Thanks. I am also going to try the NV Instinct on rotation as well but that's almost double the price where I buy. Trying to save a little $$ and do what's right by my boy. *sigh* ... who knew feeding my fur kid would be so hard!!!


----------



## Doc (Jan 17, 2009)

You could always try Honest Kitchen and add some meat to it. 1/2 to 1 cup meat per 1 cup Honest Kitchen.


----------



## Unosmom (May 3, 2009)

have you checked taste of the wild pacific stream? it doesent have chicken and its grain free, costs around $40 for 30 lb bag, but this may vary depending on locations, so its a good idea to check around:

Taste of the Wild : Dealer Locator


----------



## EnglishBullTerriers (Sep 10, 2008)

bigbon555 said:


> If you wish to keep your red wedding dress in perfect condition, the discount wedding dresses should receive attention as soon as possible, then the short wedding dress will be carefully holding, even long time, the vintage wedding dress will as new as before.---------------------------------------------------------------------------wedding dress


WTF??? What is up with this post??


----------



## BabyHusky (Jul 21, 2008)

its spam. they posted the other day too. im sitting here deleting all posts from him haha


----------



## EnglishBullTerriers (Sep 10, 2008)

BabyHusky said:


> its spam. they posted the other day too. im sitting here deleting all posts from him haha


Ok, I was a little confused as to why someone was linking to dress stuff! :biggrin: I noticed other posts in other threads also!


----------



## CorgiPaws (Mar 31, 2009)

It's not my absolute favorite food out there, because of the lower meat content, BUT I have a senior beagle, and it seems to be the one and only thing that agrees with him on any level.

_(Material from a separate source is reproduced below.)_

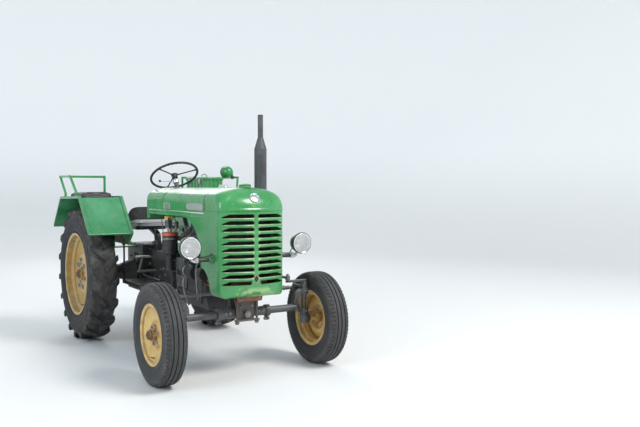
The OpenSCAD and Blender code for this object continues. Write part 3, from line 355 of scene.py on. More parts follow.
# %% A dish for a floor
def turned(section, steps, centre=ORIGIN, axis=UP, unit=0.001):
    profile = [(r * unit, z * unit) for r, z in section]
    nothing_selected()
    bpy.ops.mesh.primitive_plane_add(size=0.01, location=(0, 0, 0))
    obj = bpy.context.object
    edit_all(obj, "VERT")
    bpy.ops.mesh.merge(type="CENTER")
    bpy.ops.mesh.select_all(action="SELECT")
    bpy.ops.transform.translate(value=(profile[0][0], 0, profile[0][1]))
    for (r0, z0), (r1, z1) in zip(profile, profile[1:]):
        bpy.ops.mesh.extrude_region_move(TRANSFORM_OT_translate={"value": (r1 - r0, 0, z1 - z0)})
    bpy.ops.mesh.select_all(action="SELECT")
    bpy.ops.mesh.spin(steps=steps, angle=math.tau, center=(0, 0, 0), axis=(0, 0, 1))
    bpy.ops.mesh.select_all(action="SELECT")
    bpy.ops.mesh.remove_doubles(threshold=1e-6)
    bpy.ops.mesh.normals_make_consistent(inside=False)
    leave_edit()
    obj.rotation_mode = "QUATERNION"
    obj.rotation_quaternion = UP.rotation_difference(Vector(axis))
    obj.location = centre
    return settled(obj)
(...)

Granted he has issues (though his stupid vet claims he's perfectly fine, I'm not a total idiot and know otherwise... though I have yet to pinpoint them.) it's been wonderful for him. My other two dogs can handle just about anything, so I do go higher quality for them, and am dabbling in raw at the moment for them.... as for Max, Cali Nat is where he's going to stay. I use the canned foods as well. His favorite seems to be the Salmon. I buy them all, but the Lamb seems to get incredibly firm after one day in the fridge and is harder to mix.


----------